Provided data start

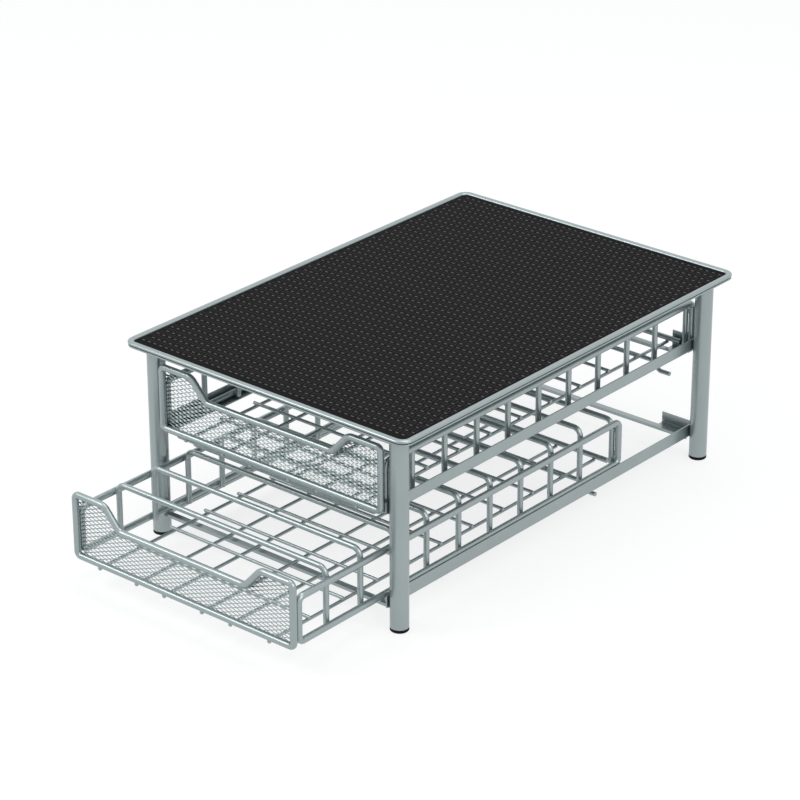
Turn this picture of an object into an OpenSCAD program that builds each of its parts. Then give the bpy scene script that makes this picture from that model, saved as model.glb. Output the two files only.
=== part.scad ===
// Coffee capsule holder: a tray on four legs with two sliding wire drawers.
// Origin: middle of the ground area, on the floor. X to the right, Y to the back, Z up.

/* [Tray] */
// Width of the tray over the rim
tray_w = 310; // [290:1:340]
// Depth of the tray over the rim
tray_d = 453; // [440:1:480]
// Height of the top of the rim above the floor
tray_top = 181; // [178:0.5:200]
// Outer corner radius of the tray
tray_corner = 11; // [8:0.5:20]
// Width of the rolled rim
rim_w = 5.8; // [4.5:0.1:7]
// Height of the rolled rim
rim_h = 5; // [4.2:0.1:8]
// Thickness of the tray sheet
tray_sheet = 1.2; // [0.8:0.1:1.5]
// Depth of the mat surface below the top of the rim
mat_recess = 1.8; // [1:0.1:2.4]
// Thickness of the mat
mat_t = 1.6; // [1:0.1:1.8]

/* [Legs] */
// Outer diameter of the leg tube
leg_d = 16; // [14:0.5:18]
// Wall of the leg tube
leg_wall = 1.5; // [1:0.1:2.5]
// Distance from the side of the tray in to the leg axes
leg_inset_x = 21; // [18:0.5:24]
// Distance from the front and the rear of the tray in to the leg axes
leg_inset_y = 18.5; // [16:0.5:22]
// Height of the cap below the tube
cap_h = 2.7; // [1.5:0.1:8]
// Depth of the cap plug inside the tube
plug_h = 12; // [5:1:30]

/* [Rails] */
// Height of the top of the lower rail floor
lower_floor_z = 26.1; // [25:0.1:30]
// Height between the lower and the upper rail floor
level_pitch = 78.5; // [76:0.5:84]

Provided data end

Your instructions: Give back the listing exactly, please, from its first line to the line containing "back, Z up.", inclusive, and nothing past that line.

Exercise answer:
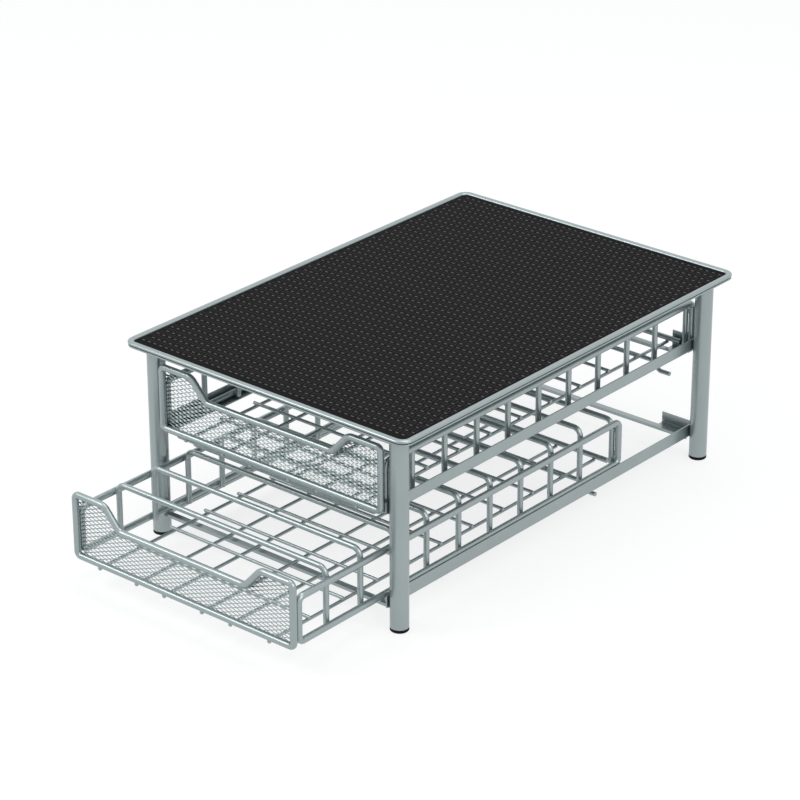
Turn this picture of an object into an OpenSCAD program that builds each of its parts. Then give the bpy scene script that makes this picture from that model, saved as model.glb. Output the two files only.
=== part.scad ===
// Coffee capsule holder: a tray on four legs with two sliding wire drawers.
// Origin: middle of the ground area, on the floor. X to the right, Y to the back, Z up.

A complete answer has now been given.